Dans une interview donnée en octobre 1991 a Ha’aretz, Dakkak déclarait : « Vouloir que l’intifada [la première, dite ‘des Pierres’] aille s’intensifiant, c’est attendre du peuple palestinien qu’il se suicide. »

Jetant un regard en arrière, il dit aujourd’hui : « Il nous faut prendre en compte la différence qualitative entre les deux intifadas. L’arme de la première était les pierres, qui parvinrent à nous gagner le soutien de nombreux groupes et individus dans la communauté internationale et en Israël. Une tentative d’escalade militaire a alors été contrée. Militariser l’actuelle intifada fut une erreur.
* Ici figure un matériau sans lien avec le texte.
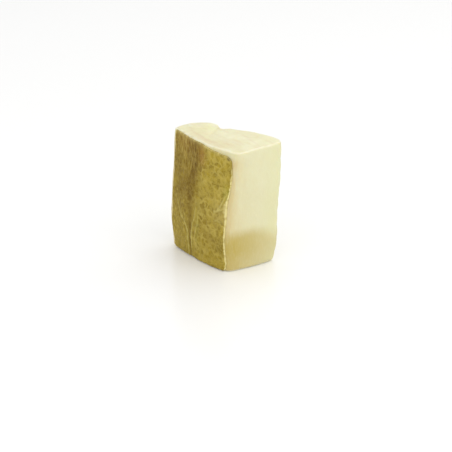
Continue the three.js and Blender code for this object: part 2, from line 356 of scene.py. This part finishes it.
def makeFlesh(look):
    piece = fineCopy("flesh", "cod_flesh", look["voxel"], look["smoothRounds"])
    places, normals = readPlaces(piece.data)
    x, y, z = places.T
    share = np.clip(z / blockHeight, 0, 1)
    behindSkin = behindSkinSide(places, look)

    # which side of the block each point is on
    sides = {}
    sides["cut"] = soft(0.55, 0.9, np.abs(normals[:, 2]))
    level = 1 - sides["cut"]
    sides["back"] = soft(0.3, 0.75, normals[:, 1]) * level
    sides["thick"] = soft(0.55, 0.9, normals[:, 0]) * level
    front = soft(0.5, 0.85, -normals[:, 1]) * level
    sides["rest"] = 1 - np.clip(sides["cut"] + sides["back"] + sides["thick"], 0, 1)
    underneath = soft(0.6, 0.9, -normals[:, 2])

    def bySide(amounts):  # a value for each point, mixed from the values of the sides
        return sum(amounts[name] * sides[name] for name in sides)

    skinX = blend(*look["septumSkinX"], share)
    backX = blend(*look["septumBackX"], share)
    backY = blend(*look["septumBackY"], share)
    across = np.clip(behindSkin / (behindSkin + np.maximum(backY - y, 0.01)), 0, 1)
    fromSeptum = x - blend(skinX, backX, across) + 0.9 * cloud(places, 8, 1)

    wander = look["flakeWander"] * cloud(places, (17, 17, 14), 2) + 0.07 * cloud(places, 3.6, 3)
    thickFlakes = coneFlakes(look["thickMuscle"], x, y, z)
    thinFlakes = coneFlakes(look["thinMuscle"], x, y, z)
    flakes = np.where(fromSeptum > 0, thickFlakes, thinFlakes) + wander
    inFlake = flakes - np.floor(flakes)
    fromLine = np.minimum(inFlake, 1 - inFlake) * look["thickMuscle"]["flake"]
    showing = soft(-0.35, 0.35, cloud(places, (9, 9, 7), 4))  # the lines come and go
    line = hump(fromLine, look["lineWidth"]) * blend(0.12, 1, showing)
    septum = hump(fromSeptum, 0.8) * soft(0.15, 0.6, across) * sides["cut"]

    relief = -line * bySide(look["lineDepth"])
    relief += (1 - (2 * inFlake - 1) ** 2 - 0.7) * bySide(look["flakeSwell"])
    relief += (inFlake - 0.5) * (1 - hump(fromLine, 0.8)) * showing * bySide(look["flakeStep"])
    relief -= 0.3 * septum
    lumps = cloud(places, (8, 8, 15), 5) + 0.3 * cloud(places, (2.4, 2.4, 6), 6)
    relief += lumps * bySide(look["lumps"])
    relief += 0.03 * cloud(places, (1.1, 1.1, 3.2), 7) * (1 - 0.5 * sides["thick"])
    relief *= 1 - underneath
    places += normals * relief[:, None]
    grown = np.maximum(np.abs(places).max(0) / (np.array(cadHigh) / mm), 1)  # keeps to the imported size
    places /= grown
    places[:, 2] = np.maximum(places[:, 2], 0)
    writePlaces(piece.data, places)

    number = np.floor(flakes)
    ownTone = np.sin(number * 2.4 + (fromSeptum > 0) * 1.7) * (1 - hump(fromLine, 1.2))
    tone = 0.5 * ownTone + 0.8 * cloud(places, (6, 6, 12), 8)
    shown = bySide({"cut": 0.6, "back": 0.75, "thick": 0.05, "rest": 0.5})
    darker = bySide({"cut": 0.2, "back": 0.3, "thick": 0, "rest": 0.1})
    # painted shade: the thick side is darker towards the bottom; the rest of this mask is flake tone
    darker = darker + 0.3 * soft(62, 22, z) * sides["thick"]
    paintMask(piece.data, "flakePale", soft(0.0, 1.0, tone) * shown)
    paintMask(piece.data, "flakeDarkAndShade", soft(0.0, 1.0, -tone) * shown + darker)
    lineTone = bySide({"cut": 0.36, "back": 0.7, "thick": 0.0, "rest": 0.3})
    paintMask(piece.data, "line", np.maximum(line * lineTone, 0.45 * septum))
    lateral = hump(x - skinX - 4, 14) * hump(behindSkin - 5, 4.5) * sides["cut"]
    streaks = soft(-0.9, 0.2, cloud(places, (11, 3.5, 6), 9))
    wisps = 0.35 * soft(0.1, 0.7, cloud(places, (11, 2.5, 12), 10)) * sides["cut"]
    paintMask(piece.data, "pink", lateral * streaks + wisps)
    besideSkin = np.exp(-np.maximum(behindSkin, 0) / 6.5) * (sides["thick"] + sides["rest"]) + 0.5 * front
    besideSkin *= blend(1.15, 0.85, share) * blend(1, 0.35, soft(66, 72, z))
    paintMask(piece.data, "nearSkin", besideSkin * soft(-2.0, 0.6, cloud(places, (4, 4, 13), 11)))
    onTop = hump(np.hypot(x + 12, y + 1), 5.5) + 0.6 * hump(np.hypot(x - 24, y - 13), 6)
    farEdge = 0.5 * soft(2, 15, y) * sides["thick"]
    tinge = 0.2 * soft(0, 0.7, cloud(places, 11, 12)) * sides["back"]
    upperRim = front * soft(66, 71, z)  # the narrow band of flesh above the skin
    paintMask(piece.data, "green", onTop * sides["cut"] + farEdge + tinge + 0.7 * upperRim)
    onThick = soft(0.05, 0.5, normals[:, 0]) * level
    # painted amber shade and warm bounced light near the base, strongest on the thick side and fading
    # towards its far edge
    amberShadeEdge = look["amberShadeTop"] - 0.012 * (y + 5) ** 2 * onThick + 1.5 * cloud(places, (9, 9, 9), 13)
    baseShade = soft(5, -5, z - amberShadeEdge) * blend(0.72, 1, soft(2, 14, z))
    baseShade *= 1 - 0.62 * np.clip((y + 14) / 30, 0, 1) * onThick
    paintMask(piece.data, "amberShade", baseShade * blend(0.42, 1, onThick))
    # painted highlight along the rounded edges of the upper cut; the band beside the skin and the milky
    # parts are pale flesh
    edgeHighlight = soft(0.2, 0.6, np.abs(normals[:, 2])) * (1 - soft(0.85, 0.98, np.abs(normals[:, 2])))
    skinRim = np.exp(-np.maximum(behindSkin, 0) / 1.2) * sides["cut"]
    milky = 0.18 * soft(6, 12, behindSkin) * sides["cut"] + 0.15 * upperRim
    palenessAndHighlight = (0.8 * edgeHighlight + 0.7 * skinRim) * soft(-0.9, 0.2, cloud(places, 4, 14)) + milky
    paintMask(piece.data, "paleAndHighlight", palenessAndHighlight * (1 - underneath))
    shadeSmooth(piece.data)
    return piece


def moistFlesh(look):
    colours = look["colours"]
    paint = Finish("moist cod flesh", colours["base"])
    for name, strength in look["coats"].items():
        paint.coat(colours[name], paint.mask(name), strength)
    paint.coat(colours["flakeDarkAndShade"], paint.grain((5, 5, 9), 5, 0.42, 0.7), 0.14)
    paint.coat(colours["line"], paint.grain((0.55, 0.55, 3.6), 3, 0.5, 0.8), 0.12)
    paint.coat(colours["paleAndHighlight"], paint.grain((0.5, 0.5, 3.0), 3, 0.52, 0.8), 0.15)
    surface = paint.surface
    surface.inputs["Subsurface Weight"].default_value = 0.3
    surface.inputs["Subsurface Radius"].default_value = (1.0, 0.8, 0.45)
    surface.inputs["Subsurface Scale"].default_value = 1.8 * mm
    surface.inputs["Specular IOR Level"].default_value = 0.3
    normal = paint.bump(paint.grain((0.32, 0.32, 1.9), 2), 0.05)
    normal = paint.bump(paint.grain((0.9, 0.9, 1.6), 3), 0.07, normal)
    roughness = paint.math("ADD", paint.math("MULTIPLY", paint.grain((2.5, 2.5, 5), 3), 0.2), 0.38)
    return paint.finish(normal, roughness)


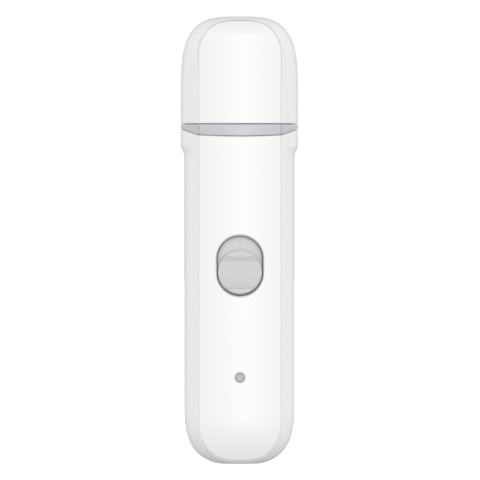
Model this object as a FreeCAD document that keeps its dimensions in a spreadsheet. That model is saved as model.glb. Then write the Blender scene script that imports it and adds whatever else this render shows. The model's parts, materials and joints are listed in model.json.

Si vous choisissez l’insurrection armée, comme le Vietcong par exemple, vous devez aller jusqu’au bout. L’intifada militaire manquait et de circonstances favorables et de souffle. Je suggère d’en revenir à la première intifada, pas forcément au jet de pierres, mais à l’art de nous faire entendre. Les pierres de la première intifada n’étaient qu’un moyen, c’était un haut-parleur portant fort et loin notre voix.